Tutta la forza della poesia nelle parole di János Pilinszky in una serata fra musica e poesia dedicata alla letteratura ungherese. È questo l’interessante incontro che si è svolto in occasione della Giornata della poesia ungherese, che ricorre l’11 aprile, organizzato dal Lettorato di lingua ungherese della Facoltà di Lettere e Filosofia di Fiume in collaborazione con l’Istituto Liszt – Centro culturale ungherese di Zagabria e la Comunità degli Italiani di Fiume.
Sconosciuto al pubblico croato
János Pilinszky, secondo l’opinione unanime della critica letteraria ungherese e di un vasto pubblico di appassionati di poesia, è uno dei più grandi poeti ungheresi del ventesimo secolo, ma è quasi completamente sconosciuto al pubblico croato. Ecco il perché è stato scelto per questa serata che si è svolta fra racconti legati alla sua vita, poesie interpretate in lingua originale, ma anche in croato e in italiano, e brani dei suoi compositori preferiti: Bach, Mozart, Schubert e Bartók.
Nato nel 1921 e deceduto nel 1981, Pilinszky ha vissuto un’esperienza travagliata e complessa, come molti uomini del suo tempo. Come spesso accade negli artisti, questa esperienza di vita gli ha però fornito una forza emotiva incredibile, che le sue poesie riescono a trasmettere con estrema efficacia. Non è infatti necessario parlare ungherese per venir colto dalla forza delle sue parole, dal ritmo dei versi, dall’emozione trasmessa dall’eccellente interpretazione fornita da Marica Fačko e Stipan Đurić, artisti drammatici croato-ungheresi del Teatro di Pécs, nonché da Dinko Šokčević, storico e traduttore letterario, accompagnati al pianoforte da Valér Hegedűs.
Redimersi grazie all’arte
“La sua poesia tocca vari temi, primo fra tutti le difficoltà che si incontrano nella vita, e la possibilità di redimersi dai propri peccati grazie all’arte. Pilinszky però, come tutti i poeti, compone anche poesie d’amore, con un altro importante filone che riguarda il suo rapporto con Dio e con la fede. Nonostante questo però in vita ha voluto specificare come egli non sia un poeta di poesie religiose, bensì semplicemente un poeta che pratica la fede”, ha affermato Eszter Tamaskó, responsabile del Lettorato di lingua ungherese.

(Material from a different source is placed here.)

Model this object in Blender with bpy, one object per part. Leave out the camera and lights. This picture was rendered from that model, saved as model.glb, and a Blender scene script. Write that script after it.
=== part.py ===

Il presidente della CI, Enea Dessardo, ci ha spiegato come la Comunità sia stata inclusa grazie all’iniziativa del Lettorato, che ha proposto autonomamente di fare il tutto anche in italiano. “Questo è un ottimo esempio di multiculturalità. È sempre bello vedere come la nostra lingua venga sempre apprezzata molto, anche da chi non la parla come madrelingua”, ha affermato Dessardo.
Abbiamo chiesto un’opinione anche a Flavio Cossetto, uno dei pochi fiumani rimasti che in famiglia hanno sempre parlato in ungherese. “È stata una serata interessante. Devo ammettere che non conoscevo questo poeta, ma sono contento di come la cultura trovi sempre la sua strada per farsi conoscere”, ha affermato Cossetto.

Foto: IVOR HRELJANOVIĆ
Immagini di immensa sofferenza
Pilinszky era un giovane laureando della Facoltà di Filosofia, le cui poesie erano già state pubblicate da alcune riviste letterarie di Budapest e che collaborava lui stesso con una di esse, quando si trovò improvvisamente, nell’autunno del 1944, coinvolto nella guerra come soldato. Sebbene fosse privo di armi e senza alcuna formazione militare, la sua unità fu trasferita in Germania, dove Pilinszky trascorse la fine della guerra nella zona di occupazione americana. Tuttavia, le immagini di immensa sofferenza umana e distruzione che il giovane vide tra il novembre del 1944 e l’estate del 1945 cambiarono radicalmente sia la sua visione del mondo che il suo approccio alla poesia.
Il poeta stesso ha illustrato questa trasformazione in alcune interviste e poesie, narrando un episodio significativo di quel periodo: quando fu chiamato alle armi, Pilinszky riempì il suo zaino di libri. Durante il viaggio in treno verso la Germania, sempre più immerso nel vortice della guerra, gettò via tutti i suoi libri preferiti (tranne il Nuovo Testamento), poiché le idee degli autori gli apparivano vuote e le loro parole prive di peso rispetto alla tragica assurdità che lo circondava. Ted Hughes, poeta inglese e traduttore delle poesie di Pilinszky, scrisse nel 1976 nell’introduzione alla raccolta Selected Poems: “L’esperienza vissuta nei campi di concentramento ha evidentemente aperto davanti a Pilinszky il settimo sigillo”.